Said Scott Birkey, a lawyer representing Preserve Our Heritage, “Farming is more than a means to make a living and support our families. It’s a way of life passed down from generation to generation. And it’s an integral part of our area’s economy supplying revenue and significant support for our school, water and special districts. We believe the EIR/EIS is woefully inadequate in painting a proper picture of what kind of impacts will flow from the decision you are about to make. The authority can and should do a better job.”

Amanda Carvajal, Merced County Farm Bureau executive director, said that the concerns they raised about the project’s impacts on “several animal facilities and operations were never even mentioned in this report — which is just asinine for a project of this scope.”
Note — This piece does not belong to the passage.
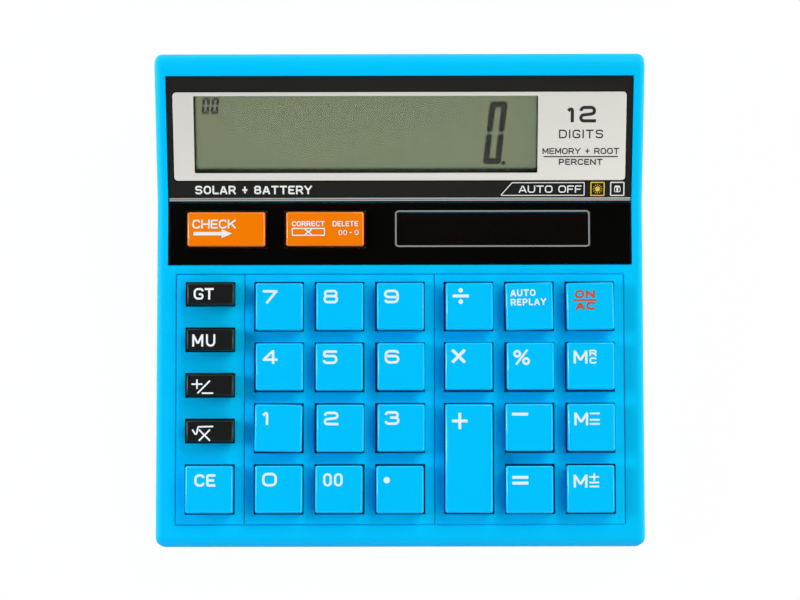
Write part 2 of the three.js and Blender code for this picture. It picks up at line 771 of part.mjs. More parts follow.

Anja Raudabaugh, Madera County Farm Bureau executive director, said that the farm bureaus are “pleading for the quality of life in our two counties. Citizens, businesses and local governments in our two counties rely on agriculture for their prosperity and way of life. To disrupt this bedrock system of food production in such an unnecessarily destructive manner as this segment of the project sets out to do, is to seal a permanent economic blight and ensure a poor, substantially diminished quality of life.  We recognize the need for this project in this state is very great. But so too is the need to continue living as productive citizens in our unique, one-of-a-kind Central Valley.

“There is an historic opportunity here. You can be forward thinkers trying to solve a transportation crisis by sabotaging a few, or cautious deliberates proceeding slowly in the best interests of all involved. If you approve the EIR it will effectively sabotage the entire project. The question of the project’s legality has reached an apex of consequence — consequences that will be foreboding in the court of public opinion.”

The court of public opinion, as measured in polls, has already turned against what many consider a major boondoggle. It remains to be seen what Superior Court has to say.